Giants, as in the wise old fairy-tales, are vermin. Supermen, if not good men, are vermin.

'Heretics.'

NOVEMBER 23rd

It is part of that large and placid lie that the rationalists tell when they say that Christianity arose in ignorance and barbarism. Christianity arose in the thick of a brilliant and bustling cosmopolitan civilization. Long sea voyages were not so quick, but were quite as incessant as to-day; and though in the nature of things Christ had not many rich followers, it is not unnatural to suppose that He had some. And a Joseph of Arimathea may easily have been a Roman citizen with a yacht that could visit Britain.
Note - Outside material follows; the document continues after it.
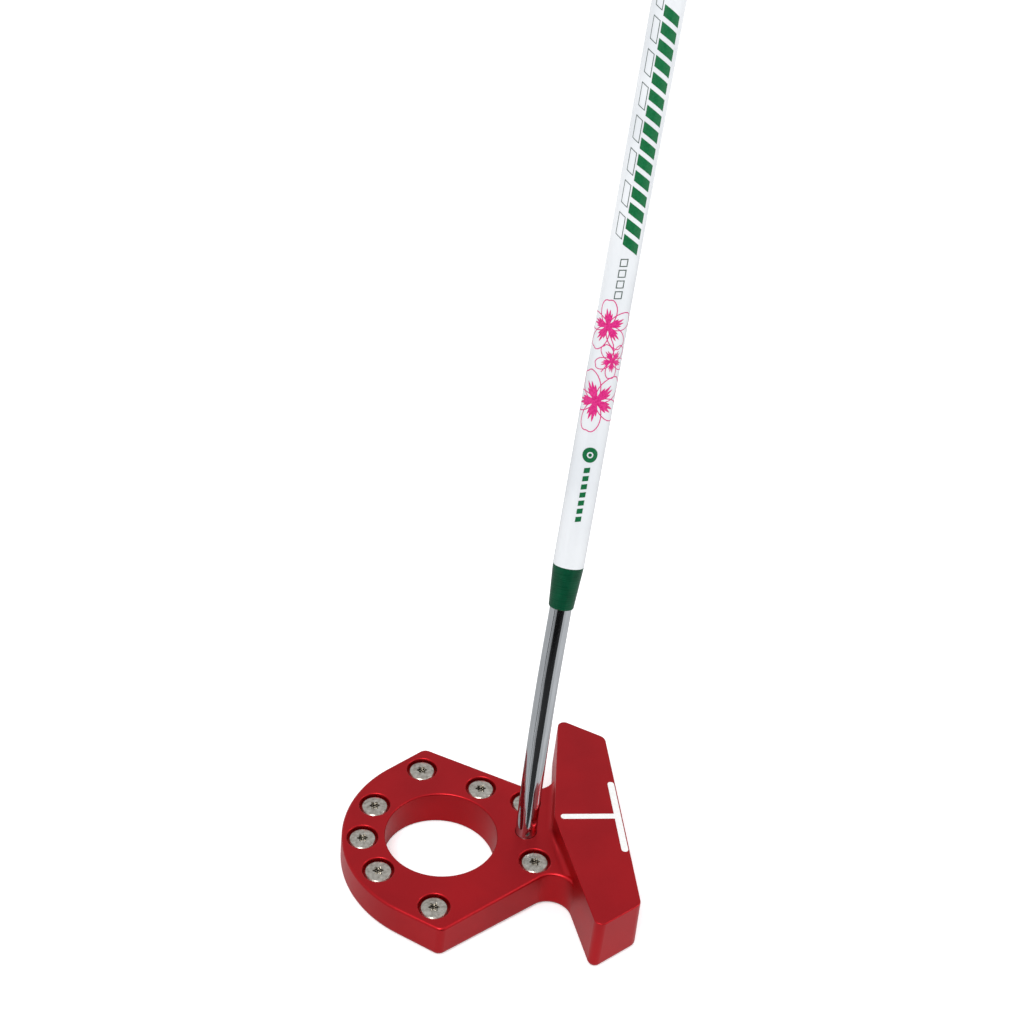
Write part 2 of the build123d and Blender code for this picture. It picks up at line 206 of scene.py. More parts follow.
def tumbled_stainless(screw):
    """Stainless steel 303, turned and tumbled smooth, for one screw.

    A warm grey metal with soft reflections and a cloudy, slightly pitted face from the tumbling stones. The
    socket's wall is darkened with painted shade, and its floor and the shank below it are left plain.
    """
    low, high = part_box(screw)
    material, tree, place = start_material("tumbled_stainless_steel")
    cloud = add(tree, "ShaderNodeTexNoise", {"Vector": place, "Scale": 1 / (1.6 * MM), "Detail": 5.0})
    # pits from the stones are about 0.1 mm across; drawn 0.55 mm so that they show
    pits = add(tree, "ShaderNodeTexVoronoi", {"Vector": place, "Scale": 1 / (0.55 * MM)})
    wear = add(tree, "ShaderNodeMapRange", {"Value": cloud.outputs["Fac"], **MIDDLE})
    tone = add(
        tree,
        "ShaderNodeMix",
        {0: wear.outputs["Result"], 6: linear("A39D92"), 7: linear("E0DBD1")},
        data_type="RGBA",
    )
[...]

The same fallacy is employed with the same partisan motive in the case of the Gospel of St. John; which critics say could not have been written by one of the first few Christians because of its Greek transcendentalism and its Platonic tone. I am no judge of the philology, but every human being is a divinely appointed judge of the philosophy: and the Platonic tone seems to me to prove nothing at all.

'Daily News.'

NOVEMBER 24th

Sometimes the best business of an age is to resist some alien invasion; sometimes to preach practical self-control in a world too self-indulgent and diffuse; sometimes to prevent the growth in the state of great new private enterprises that would poison or oppress it. Above all, it may happen that the highest task of a thinking citizen may be to do the exact opposite of the work the Radicals had to do. It may be his highest duty to cling on to every scrap of the past that he can find, if he feels that the ground is giving way beneath him and sinking into mere savagery and forgetfulness of all human culture.